How do we do that? How do we "honor" our fathers, as God intends? In several ways. For children and teenagers, those who are under the authority of their parents, honor is closely tied to obedience. And by "obedience," I mean not only outward compliance – doing as one is told, following the rules of the household – but even more important, a heart attitude of submission to one’s father, a willing acceptance of his authority. Paul highlights the importance of obedience in Ephesians and Colossians:

"Children, obey your parents in the Lord, for this is right. ’Honor your father and mother—which is the first commandment with a promise—’that it may go well with you and that you may enjoy long life on the earth.’ – Ephesians 6:1-3

"Children, obey your parents in everything, for this pleases the Lord." – Colossians 3:20

And so, if you are a young person here today, and you desire to obey God in the matter of honoring your father, it’s pretty clear what you need to do – obey him. Submit to him, whether you agree with his decisions or not. The Scriptures say that children are to obey their parents "in everything" – that is, in every area of life. And so, although cards are nice, and even flowers wouldn’t be a bad idea, the best way to show respect for your father is to respect his authority. And that pleases God as well.

Now, does that mean fathers can rule over their households as petty tyrants, ordering their offspring around and barking out orders like a drill sergeant? Of course not. Because right after the admonitions to children that we read in Ephesians and Colossians come these words aimed at fathers:

"Fathers, do not exasperate your children; instead, bring them up in the training and instruction of the Lord." – Ephesians 6:4

"Fathers, do not embitter your children, or they will become discouraged." – Colossians 3:21

Fathers, we need to take this to heart. We need to be careful that when we instruct and discipline our children, we do it with patience, and kindness, and gentleness. How easy it is, to break a child’s spirit by being too harsh or too critical, or by treating him with anger and contempt. It is not OK to vent our frustrations on our kids. Yes, we need to be firm. But we also need to speak and act in love; to treat our children as we would want to be treated in their place.

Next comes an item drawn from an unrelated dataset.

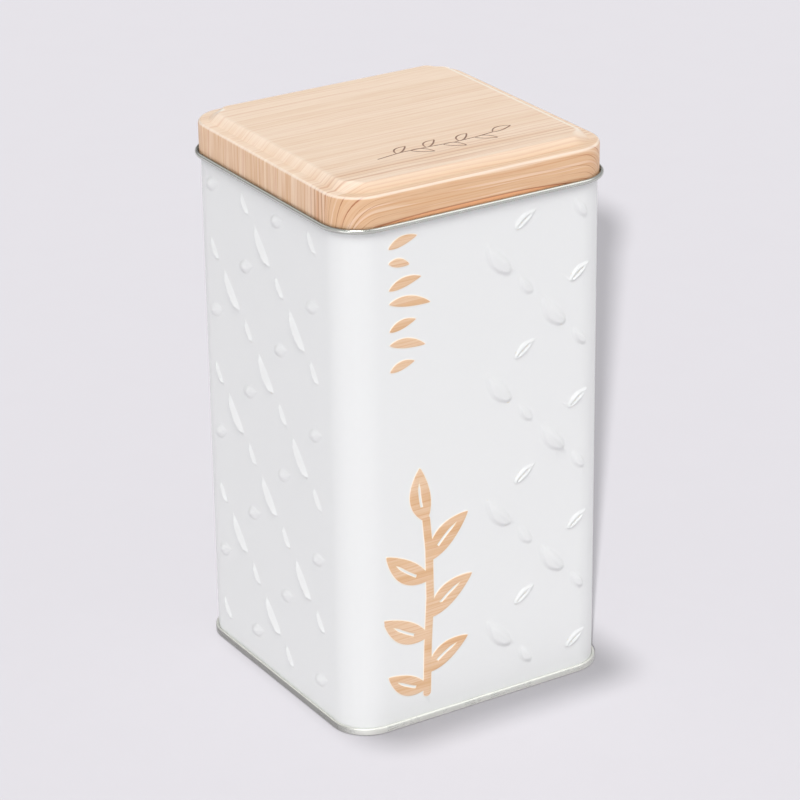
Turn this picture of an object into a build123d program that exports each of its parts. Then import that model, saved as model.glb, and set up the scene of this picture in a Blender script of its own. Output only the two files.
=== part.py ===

Let me ask you a question: Have you ever apologized to one of your kids? Have you ever realized, after the fact, that you punished them unfairly, or too severely – and have you then gone to them to ask forgiveness? I have. In fact, just about a month ago I had to do that. My youngest son had been on my nerves all day. I don’t know why, it was just a series of little things, but by late afternoon I had just about had it. Finally, he said something that struck me the wrong way, and I scolded him, loudly and emphatically. Immediately, I could see in his face that I had gone too far. It wasn’t what I said, or even the fact that I threatened to give him a spanking. But there was too much anger in my voice. My tone was too harsh. And he was crushed. He didn’t respond or talk back, he just left the room. A few minutes later, my older son came to me and said that he was lying on his bed, crying. And right away, I knew what I had to do. I went in and lay down on the bed beside him, put my arm around him, and said, "I’m sorry. I shouldn’t have yelled at you the way I did." We talked back and forth a little bit; after a while, he hugged me and said he was OK, and I left.